Ok, here's what I'm saying (and FWIW I meant to add more but forgot to):

The $40 billion number strikes me as being a questionable one to work with insofar as your "profit" is essentially loaded into the far, far end of the timescale. While you may be showing a "profit" in early years due to extended depreciation on the ROW assets (and I'm going to question using a 100-year timeframe on some of that in CA...basically I'd be inclined to assume a shorter timeframe on the grounds that an earthquake is likely to force some major rebuilding on part of the ROW at some point).

The other thing is that, quite frankly, going out to over a 100-year timeframe involves such wildly unpredictable variables that it isn't even funny. Looking back 110 years, you have 1904. In 1904 you still had to connect to a ferry to get into New York, automobiles were toys owned by rich people, etc. I can't say what someone living in 1904 would have guessed at for 2014 looking like, but I'd bet the Pennsy assumed they'd still be running their own trains on what would become the NEC, they'd have their Manhattan terminal (I _think_ that was already being planned around that time; if not, it was at least envisioned), and so on.

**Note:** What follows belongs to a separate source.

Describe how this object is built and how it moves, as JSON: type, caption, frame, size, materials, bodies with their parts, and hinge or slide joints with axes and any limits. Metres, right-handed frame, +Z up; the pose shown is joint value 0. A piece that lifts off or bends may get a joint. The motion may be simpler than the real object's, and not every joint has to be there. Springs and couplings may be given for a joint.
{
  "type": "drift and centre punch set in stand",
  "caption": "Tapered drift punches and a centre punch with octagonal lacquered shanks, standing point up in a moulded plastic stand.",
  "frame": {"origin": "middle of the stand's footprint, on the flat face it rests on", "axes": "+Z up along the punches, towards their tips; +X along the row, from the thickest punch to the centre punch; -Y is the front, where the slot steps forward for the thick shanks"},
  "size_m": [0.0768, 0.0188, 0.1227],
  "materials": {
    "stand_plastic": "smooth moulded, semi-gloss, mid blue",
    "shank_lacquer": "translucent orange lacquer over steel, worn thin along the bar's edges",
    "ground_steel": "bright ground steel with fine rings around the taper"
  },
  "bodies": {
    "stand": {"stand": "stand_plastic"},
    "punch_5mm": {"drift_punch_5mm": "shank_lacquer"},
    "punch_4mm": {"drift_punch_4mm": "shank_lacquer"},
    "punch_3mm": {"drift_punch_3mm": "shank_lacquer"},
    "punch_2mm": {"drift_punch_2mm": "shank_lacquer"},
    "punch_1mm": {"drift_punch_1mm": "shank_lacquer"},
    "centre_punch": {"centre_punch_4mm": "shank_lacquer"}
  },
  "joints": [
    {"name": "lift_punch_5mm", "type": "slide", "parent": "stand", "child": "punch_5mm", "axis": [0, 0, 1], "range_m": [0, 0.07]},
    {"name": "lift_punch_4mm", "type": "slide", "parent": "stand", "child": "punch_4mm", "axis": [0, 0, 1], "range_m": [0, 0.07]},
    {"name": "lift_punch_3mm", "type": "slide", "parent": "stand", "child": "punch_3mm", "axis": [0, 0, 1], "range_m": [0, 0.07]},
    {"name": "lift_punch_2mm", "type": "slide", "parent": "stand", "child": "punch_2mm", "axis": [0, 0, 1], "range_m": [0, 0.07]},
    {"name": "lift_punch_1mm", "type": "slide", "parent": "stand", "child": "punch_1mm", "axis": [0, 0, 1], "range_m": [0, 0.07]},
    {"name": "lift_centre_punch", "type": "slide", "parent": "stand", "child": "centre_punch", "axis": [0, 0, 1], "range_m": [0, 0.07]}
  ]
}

A 35-year timespan at least involves reasonable (if often wildly inaccurate) projections and guesstimates. 100 years or more is so far outside of any reasonable policy planning universe, except in the extreme abstract, that it honestly isn't worth doing IMHO. Little errors on a trendline at that point become truly massive...and there's room for more than a little error, especially when you take a lot of water and climate stuff into account.


----------